Sunday, October 7, 2007

Letting the sea reclaim land

Guardian: Conservation experts are to reverse five centuries of British history and deliberately allow rising sea levels to flood a huge stretch of reclaimed Essex coastline. In the most ambitious and expensive project of its type, the RSPB intends to puncture sea defences around Wallasea island, near Southend, and turn 728 hectares (1,800 acres) of farmland into a mosaic of saltmarsh, creeks and mudflats - making mainland Britain just a little bit smaller.

Generations of farmers have worked the land there for 500 years, since Dutch settlers first built a wall around the remote strip of coast once claimed by King Canute; the RSPB wants to transform the area into a wildlife reserve.
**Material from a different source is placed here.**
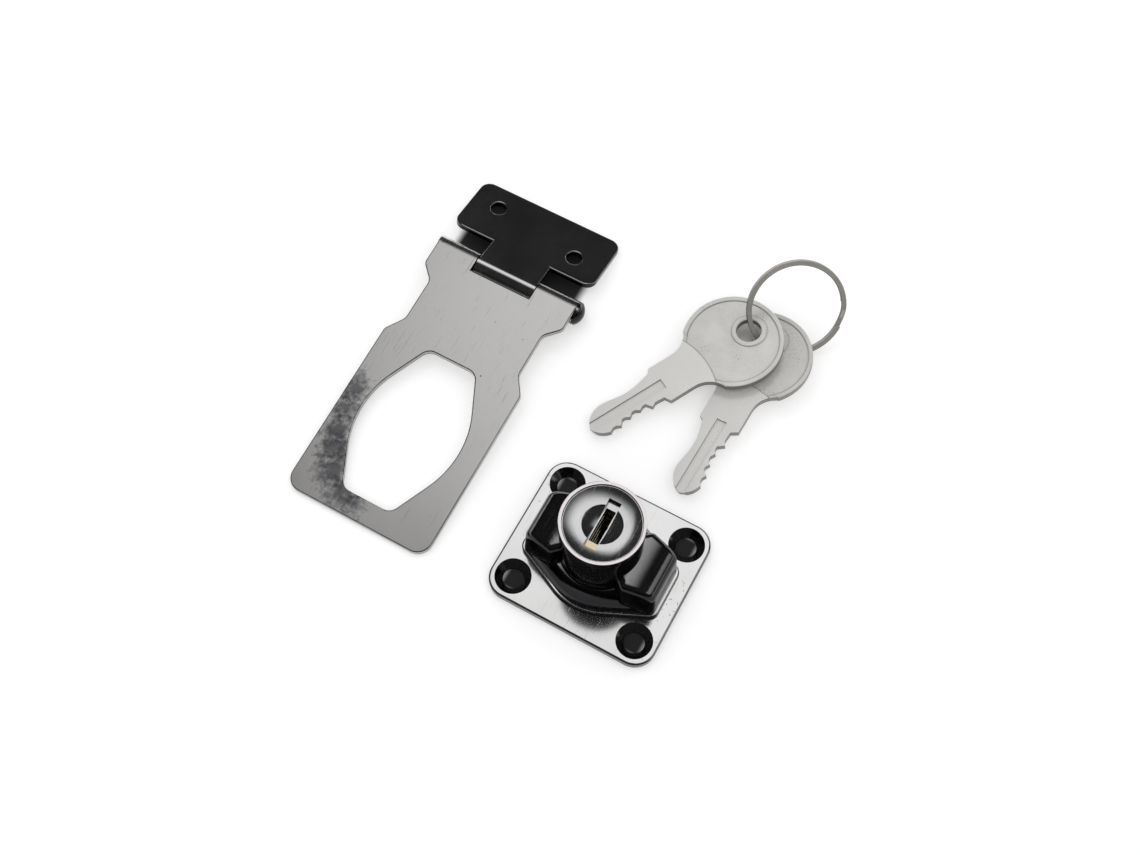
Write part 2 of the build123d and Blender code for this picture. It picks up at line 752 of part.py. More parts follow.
# Hinge pin with its domed head at the +X end
with BuildPart() as hinge_pin:
    with BuildSketch(section_plane(0, -ear_half_width - pin_overhang)):
        Circle(pin_r)
    extrude(amount=2 * ear_half_width + pin_overhang + 0.15)
    dome_base_x = hinge_x + ear_half_width + 0.1
    dome_h = pin_head_h - 0.5
    dome_r = (dome_h**2 + pin_head_r**2) / (2 * dome_h)
    dome_centre_x = dome_base_x + pin_head_h - dome_r
    dome_half_angle = asin(pin_head_r / dome_r) / 2
    with BuildSketch(Plane(origin=(0, hinge_y, knuckle_r), x_dir=(1, 0, 0), z_dir=(0, -1, 0))):
        with BuildLine():
            Polyline((dome_base_x, 0), (dome_base_x, pin_head_r), (dome_base_x + 0.5, pin_head_r))
            ThreePointArc(
                (dome_base_x + 0.5, pin_head_r),
                (dome_centre_x + dome_r * cos(dome_half_angle), dome_r * sin(dome_half_angle)),
                (dome_base_x + pin_head_h, 0),
            )
            Line((dome_base_x + pin_head_h, 0), (dome_base_x, 0))
        make_face()
    revolve(axis=Axis((0, hinge_y, knuckle_r), (1, 0, 0)))
hinge_pin.part.label = "hinge_pin"
export_step(hinge_pin.part, "parts/hinge_pin.step")


def key_cut_points():
    """Cut edge of the blade, from its shoulder to its tip: a flat for each wafer, teeth between."""
    points = [(-key_shoulder, -key_neck_low), (-key_shoulder - 0.9, -key_cut_half_widths[0] - 0.1)]
    for number, half_width in enumerate(key_cut_half_widths):
        cut_x = -key_shoulder - key_first_cut - wafer_pitch * number
        next_half_width = key_cut_half_widths[min(number + 1, wafer_count - 1)]
        tooth = max(half_width, next_half_width) + key_tooth_h
        points.append((cut_x + key_cut_flat / 2, -half_width))
        points.append((cut_x - key_cut_flat / 2, -half_width))
        points.append((cut_x - wafer_pitch / 2, -tooth))
    return points


def bow_disc(outer_r, inner_r):
    """Ring of the bow, cut straight where the neck begins."""
    with BuildSketch(mode=Mode.PRIVATE) as disc:
        Circle(outer_r)
        if inner_r > 0:
            Circle(inner_r, mode=Mode.SUBTRACT)
        with Locations((-key_step - key_bow_r, 0)):
            Rectangle(2 * key_bow_r, 2 * key_bow_r, mode=Mode.SUBTRACT)
    return disc.sketch


def key_part():
    """Key in its own frame: origin at the bow's centre, blade along -X, cuts on the -Y edge."""
    blade_length = key_length - key_shoulder
    back_points = [(-key_shoulder - share * blade_length, half) for share, half in key_back_shape]
    cut_points = key_cut_points()
    flare_x = -key_step - key_neck_flare
    bow_y = sqrt(key_bow_r**2 - key_step**2) - key_edge
    web_t = key_t - 2 * key_rim_h
    with BuildPart(mode=Mode.PRIVATE) as key:
        with BuildSketch(Plane.XY.offset(-web_t / 2)):
            add(bow_disc(key_bow_r, 0))
        extrude(amount=web_t)
        for face_side in (1, -1):
            with BuildSketch(Plane.XY.offset(face_side * web_t / 2)):
                add(bow_disc(key_bow_r, key_bow_r - key_rim_width))
                with Locations((key_hole_offset, 0)):
                    Circle(key_hole_ring_r)
            extrude(amount=face_side * key_rim_h)
        with BuildSketch(Plane.XY.offset(-key_t)):
            with Locations((key_hole_offset, 0)):
                Circle(key_hole_r)
        extrude(amount=2 * key_t, mode=Mode.SUBTRACT)
        round_edges = key.edges().filter_by(GeomType.CIRCLE)
        chamfer(round_edges.filter_by(lambda e: abs(abs(e.center().Z) - key_t / 2) < 0.001), key_edge)
        with BuildSketch(Plane.XY.offset(-key_blade_t / 2)):
            with BuildLine():
                Line((-key_step, -bow_y), (-key_step, bow_y))
                TangentArc((flare_x, key_neck_high), (-key_step, bow_y), tangent=(1, 0))
                Polyline((flare_x, key_neck_high), (-key_shoulder, key_neck_high), back_points[0])
                back = Spline(*back_points, (-key_length, 0))
                Spline(back @ 1, (-key_length + 0.6, -1.5), cut_points[-1])
                Polyline(*cut_points)
                Line((-key_shoulder, -key_neck_low), (flare_x, -key_neck_low))
                TangentArc((flare_x, -key_neck_low), (-key_step, -bow_y), tangent=(1, 0))
            make_face()
        extrude(amount=key_blade_t)
        for face_side in (1, -1):
            with BuildSketch(Plane.XY.offset(face_side * (key_blade_t / 2 - key_groove_depth))):
                with Locations((-key_length, 0)):
                    groove_length = key_length - key_shoulder + 1
                    Rectangle(groove_length, key_groove_width, align=(Align.MIN, Align.CENTER))
            extrude(amount=face_side, mode=Mode.SUBTRACT)
    return key.part


key_1_centre = (2.18, 62.34, 5.48)
key_1_heading = (60.5, 5.94)
key_1_roll = 5.44
key_2_centre = (9.65, 63.41, 2.93)
key_2_heading = (87.95, 1.44)
key_2_roll = 8.84


def key_plane(centre, heading, roll):
    """Plane of a key: local x from its tip to its bow, at an azimuth and a slope, rolled about x."""
    azimuth, slope = radians(heading[0]), radians(heading[1])
    along = Vector(cos(azimuth) * cos(slope), sin(azimuth) * cos(slope), sin(slope))
    left = Vector(-sin(azimuth), cos(azimuth), 0)
    level_normal = along.cross(left)
    normal = level_normal * cos(radians(roll)) + left * sin(radians(roll))
    return Plane(origin=centre, x_dir=along, z_dir=normal)


key_1_plane = key_plane(key_1_centre, key_1_heading, key_1_roll)
key_2_plane = key_plane(key_2_centre, key_2_heading, key_2_roll)
with BuildPart() as key_1:
    with Locations(key_1_plane.location):
        add(key_part())
key_1.part.label = "key_1"
export_step(key_1.part, "parts/key_1.step")

with BuildPart() as key_2:
    with Locations(key_2_plane.location):
        add(key_part())
key_2.part.label = "key_2"
export_step(key_2.part, "parts/key_2.step")

# Split ring: two flat turns of wire that lie on each other, with a short rise from one to the
# other, tilted so that it passes through both keys
ring_lean = radians(ring_tilt)
ring_azimuth = radians(ring_low_azimuth)
ring_normal = (sin(ring_lean) * cos(ring_azimuth), sin(ring_lean) * sin(ring_azimuth), cos(ring_lean))
ring_plane = Plane(origin=ring_centre, x_dir=(-sin(ring_azimuth), cos(ring_azimuth), 0), z_dir=ring_normal)
ring_level = (ring_wire_t + seat_gap) / 2


def wire_section(angle, level):
    """Plane across the ring's wire, at an angle round the ring and a level along its axis."""
    turn = radians(angle)
    return Plane(origin=(0, 0, level), x_dir=(cos(turn), sin(turn), 0), z_dir=(sin(turn), -cos(turn), 0))


def wire_profile():
    """Section of the wire, with the ring's axis at the origin."""
    with BuildSketch(mode=Mode.PRIVATE) as profile:
        with Locations((ring_outer_r - ring_wire_width / 2, 0)):
            RectangleRounded(ring_wire_width, ring_wire_t, ring_wire_t * 0.3)
    return profile.sketch


with BuildPart() as coil:
    rise_steps = 4
    for step in range(rise_steps + 1):
        share = step / rise_steps
        level = -ring_level * cos(pi * share)
        with BuildSketch(wire_section(-ring_rise_angle * (1 - share) - 1, level)):
            add(wire_profile())
    loft()
    with BuildSketch(wire_section(-1 - ring_rise_angle, -ring_level)):
        add(wire_profile())
    revolve(axis=Axis.Z, revolution_arc=-ring_turn_angle)
    with BuildSketch(wire_section(-1, ring_level)):
        add(wire_profile())
    revolve(axis=Axis.Z, revolution_arc=ring_turn_angle)
with BuildPart() as split_ring:
    with Locations(ring_plane.location):
        add(coil.part)
split_ring.part.label = "split_ring"
export_step(split_ring.part, "parts/split_ring.step")

print(f"strap slope {strap_slope:.2f}, leaf slope {leaf_slope:.2f}")
print(f"knob foot z {knob_z:.2f}, bezel top {bezel_z:.2f}")
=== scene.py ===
# %% [markdown]
# # A keyed hasp lock in chrome
# The object is a small hasp lock: a hinged strap with an eye-shaped opening, a lock whose winged
# knob turns on its plate, and two keys on a split ring. All its pieces are rigid metal, so their
# shapes come from the solid model, and this lesson is about finishes, edges and light.

import math

import bpy
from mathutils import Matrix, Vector


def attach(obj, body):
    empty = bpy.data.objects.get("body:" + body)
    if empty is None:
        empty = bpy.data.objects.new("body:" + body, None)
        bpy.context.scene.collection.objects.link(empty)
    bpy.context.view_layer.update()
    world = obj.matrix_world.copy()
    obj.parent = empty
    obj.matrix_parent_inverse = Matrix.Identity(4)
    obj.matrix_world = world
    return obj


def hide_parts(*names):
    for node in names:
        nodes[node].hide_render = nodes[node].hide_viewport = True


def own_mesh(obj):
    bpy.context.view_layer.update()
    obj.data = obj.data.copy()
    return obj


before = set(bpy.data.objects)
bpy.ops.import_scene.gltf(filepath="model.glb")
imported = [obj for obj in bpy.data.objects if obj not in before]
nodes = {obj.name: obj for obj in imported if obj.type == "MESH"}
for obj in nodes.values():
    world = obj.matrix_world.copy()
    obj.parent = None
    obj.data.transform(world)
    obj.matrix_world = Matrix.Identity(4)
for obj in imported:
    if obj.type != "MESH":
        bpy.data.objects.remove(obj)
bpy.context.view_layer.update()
scene = bpy.context.scene
scene.view_settings.view_transform = "Standard"


def in_mm(box):
    """The corners of a box in millimetres, for printing."""
    return [[round(1000 * number, 1) for number in corner] for corner in box]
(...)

As the sea returns, so should otters, wild plants, fish and birds, some of which have not nested in the UK for more than 400 years.

Graham Wynne, RSPB chief executive, said: "Wallasea will become a wonderful coastal wetland full of wildlife in a unique and special landscape. We will be restoring habitats that were lost more than 400 years ago and preparing the land for sea level rise. This is land that was borrowed from the sea that now the sea is reclaiming."

The £12m scheme is the largest of its type in Europe. It will see a series of low-lying walls built across the flat arable farmland, followed by a gradual reintroduction of limited amounts of sea water….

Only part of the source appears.